In Springfield, Illinois' Governor Adlai Stevenson, 49, inaugurated in his first term last January, agreed to a separation (and an uncontested divorce later) from Socialite Ellen Borden Stevenson, 40, after 20 years of marriage, three children. Deploring "the incompatibility of our lives," the governor declared: "I am deeply distressed . . . We have separated with the highest mutual regard."
In Ann Arbor, Michigan's Senator Arthur Vandenberg, 65, had a 6 1/2-hour lung operation.
Justice William O. Douglas, 50, enjoying one last ride in Washington's Cascade Mountains before going back to work at the Supreme Court, stopped to tighten a slipping saddle girth.

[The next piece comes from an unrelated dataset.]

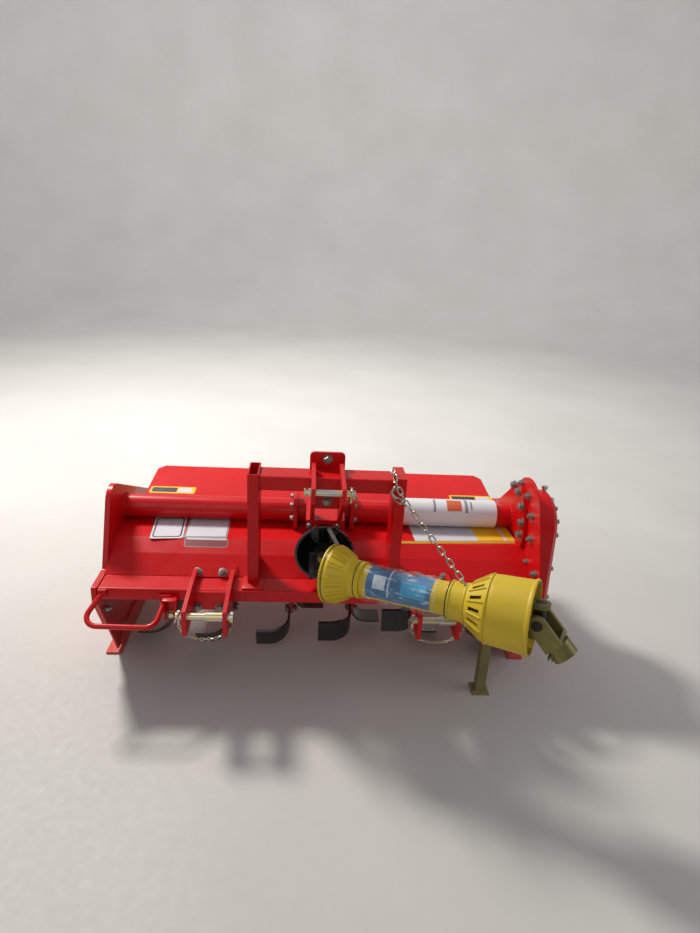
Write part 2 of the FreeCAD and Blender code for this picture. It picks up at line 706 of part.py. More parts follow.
def blade_shape(hand):
    """One L-shaped blade on +Z: its folded strip, padded and leaned back, met by its swept-back outline.

    The strip's fold is drawn in the plane across the rotor, the outline in the plane that it turns in.
    """
    thick = size.blade_thick
    top = size.rotor_radius - thick - 2
    root = 62
    bend = size.blade_bend
    wing = size.blade_reach
    strip = [(0, -60), (thick, -60), (thick, top, bend), (wing, top), (wing, top + thick),
             (0, top + thick, bend + thick)]
    if hand < 0:
        strip = [(-corner[0],) + corner[1:] for corner in strip]
    face = Part.Face(Part.Wire(Part.__sortEdges__([edge.toShape() for edge in rounded(strip)])))
    face.rotate(Vector(), Vector(1, 0, 0), 90)
    block = face.extrude(Vector(0, 400, 0))
    block.translate(Vector(0, -200, 0))
    block.rotate(Vector(0, 2, top + thick), Vector(1, 0, 0), -size.blade_tilt)
    far = size.blade_width + 2
    swept = [Part.Arc(Vector(-24, root, 0), Vector(-20, 130, 0), Vector(2, 206, 0)),
             Part.LineSegment(Vector(2, 206, 0), Vector(far, 206, 0)),
             Part.LineSegment(Vector(far, 206, 0), Vector(far, 150, 0)),
             Part.Arc(Vector(far, 150, 0), Vector(32, 118, 0), Vector(24, root, 0)),
             Part.LineSegment(Vector(24, root, 0), Vector(-24, root, 0))]
    side = Part.Face(Part.Wire([edge.toShape() for edge in swept]))
    side.rotate(Vector(), Vector(1, 0, 0), 90)
    side.rotate(Vector(), Vector(0, 0, 1), 90)
    slab = side.extrude(Vector(400, 0, 0))
    slab.translate(Vector(-200, 0, 0))
    round_bar = Part.makeCylinder(size.rotor_radius, 400, Vector(-200, 0, 0), Vector(1, 0, 0))
    return block.common(slab).common(round_bar)


def rotor():
    """Tube with a stub in each bearing and six flanges, each with four blades turned left and right in turn.

    Each flange stands a little ahead of the last. Tube, flanges and blades are one solid, as bolted up.
    """
    half = size.plate_inside - size.rotor_end_gap
    tube = Part.makeCylinder(size.rotor_tube_dia / 2, half * 2, Vector(-half, 0, 0), Vector(1, 0, 0))
    reach = size.plate_inside + size.stub_out - 1
    stubs = Part.makeCylinder(size.stub_dia / 2, reach * 2, Vector(-reach, 0, 0), Vector(1, 0, 0))
    left = blade_shape(-1)
    right = blade_shape(1)
    pieces = [stubs]
    step = (size.plate_inside * 2 - size.flange_left - size.flange_right) / 5
    for i in range(6):
        x = size.flange_left - size.plate_inside + i * step
        start = Vector(x - size.flange_thick / 2, 0, 0)
        pieces.append(Part.makeCylinder(size.flange_dia / 2, size.flange_thick, start, Vector(1, 0, 0)))
        for k in range(4):
            hand = -1 if k % 2 == 0 else 1
            blade = (left if hand < 0 else right).copy()
            blade.translate(Vector(hand * size.flange_thick / 2, 0, 0))
            blade.rotate(Vector(), Vector(1, 0, 0), size.blade_phase + 90 * k - size.blade_lag * i)
            blade.translate(Vector(x, 0, 0))
            pieces.append(blade)
    whole = shape_part("rotor_whole", tube.fuse(pieces))
    whole.Placement = Placement(at(0, size.rotor_y, size.rotor_z), Rotation())
    keep(whole, "rotor")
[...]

When he tried to remount, the horse reared, threw him and rolled on him; then Douglas slid and sprawled down 50 feet of rocky slope. Injuries: 13 broken ribs and a puncture of one lung.
Inside Sources
The absence of Harold Stassen, president of the University of Pennsylvania, who has been in London, was getting to be a campus issue. "Where's Dr. Stassen?" cried the undergraduate Daily Pennsylvanian. "This question has been asked more by the incoming freshman class than the directions to College Hall . . . And we realize what a hard year the first one is. But all good things must come to an end and we believe that Dr. Stassen unnecessarily missed the opening peal of the school bell. After all, the European trip was his third vacation, he'd just returned from Maine and earlier in the summer he's had in Minnesota a fishing trip, we're told. Together the three jaunts lasted well over two months, ample, even for a freshman."
Handwriting Analyst Muriel Stafford considered the evidence and announced that Joe DiMaggio "combines a flair for the dramatic with care and accuracy regarding detail ... a writer who does things well, calmly, doesn't like to be rushed" (see SPORT).

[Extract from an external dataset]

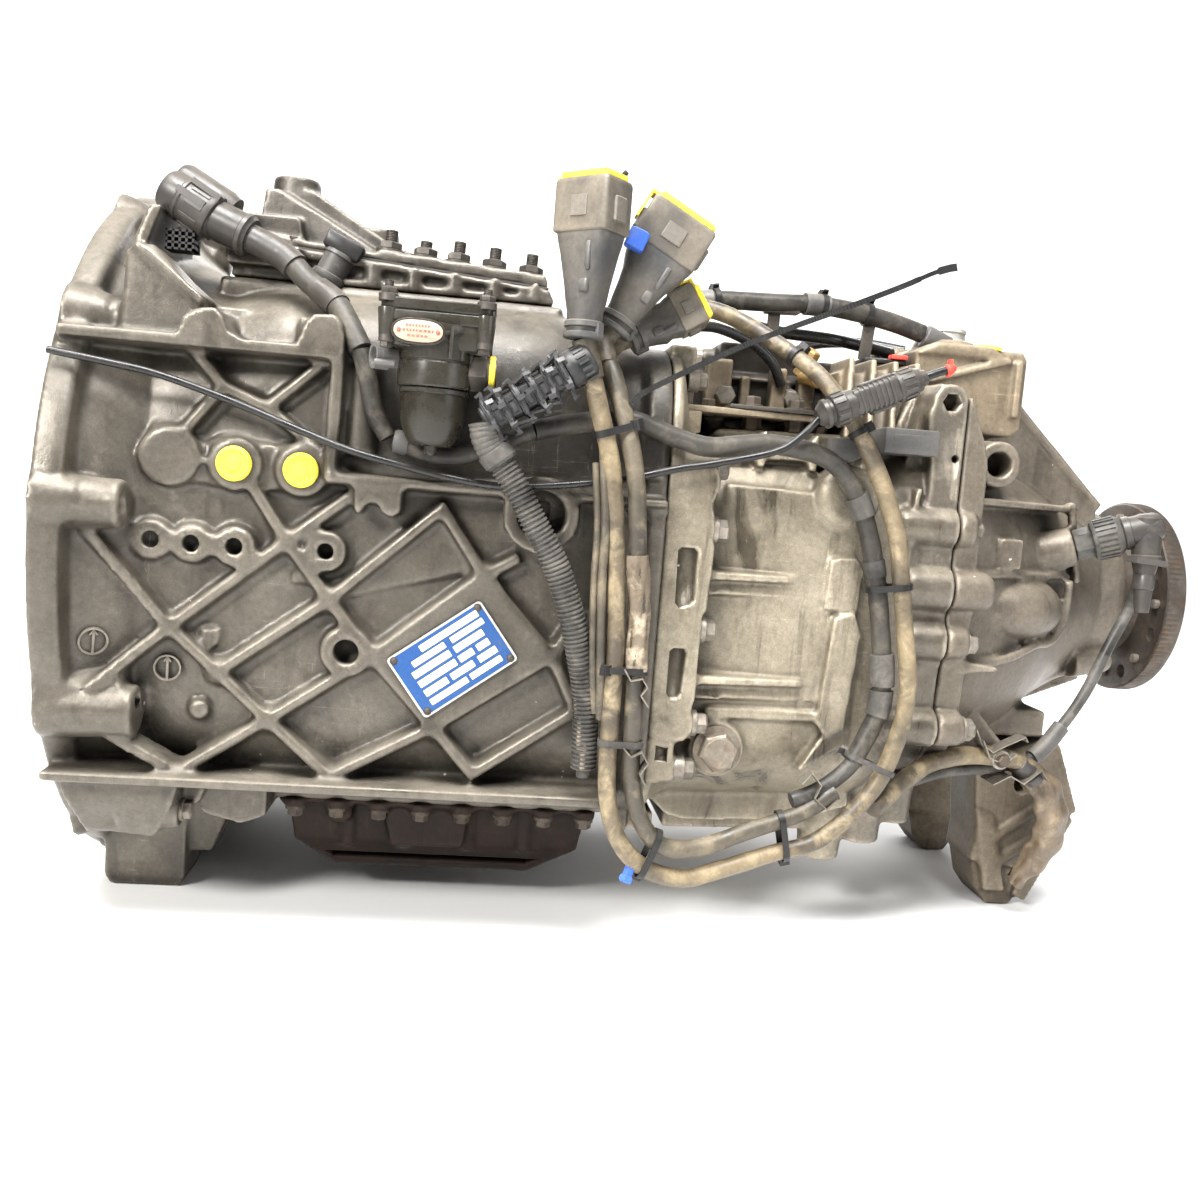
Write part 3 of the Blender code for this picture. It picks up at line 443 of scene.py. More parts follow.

"It is infinitely better," concluded Tokyo Raider Jimmy Doolittle, "to avoid a war than win one."
"Nobody seems to know yet how television is going to affect the radio, movies, love, housekeeping, or the church," mused Edgar Bergen, "but it has definitely revived vaudeville. I wish there would be a guardian over vaudeville this time to.prevent the same people from killing it who killed it before." He added darkly: "Several of them are back at the scene of the crime."

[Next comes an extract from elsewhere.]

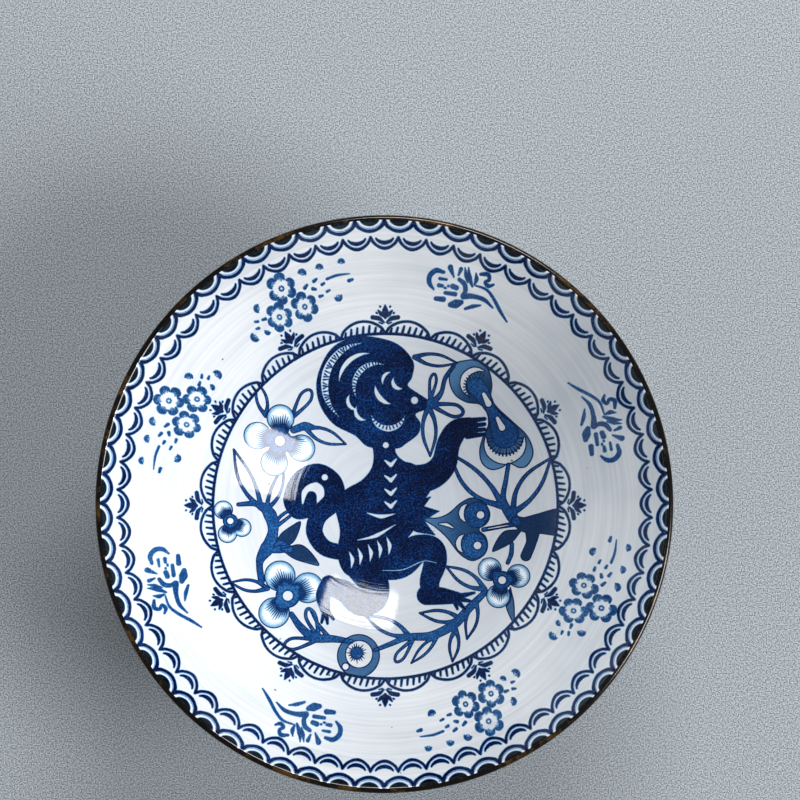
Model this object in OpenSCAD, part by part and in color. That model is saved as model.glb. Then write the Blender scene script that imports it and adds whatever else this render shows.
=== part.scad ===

Cinemactress Jane Russell "is profoundly, indeed, apocalyptically, interested in the future state of the world--her approach being religious (though not ecclesiastical) rather than political." So, in his weekly newspaper column, announced awed Laborite M.P. Tom Driberg, who had been showing Visitor Russell around Parliament. "She has studied the Bible and its interpretation deeply. In her mother's garden in California, she told me, she and a group of other young people have built a chapel; down there, among the eucalyptus trees, strictly for prayer . . . Crowds of them come in every evening."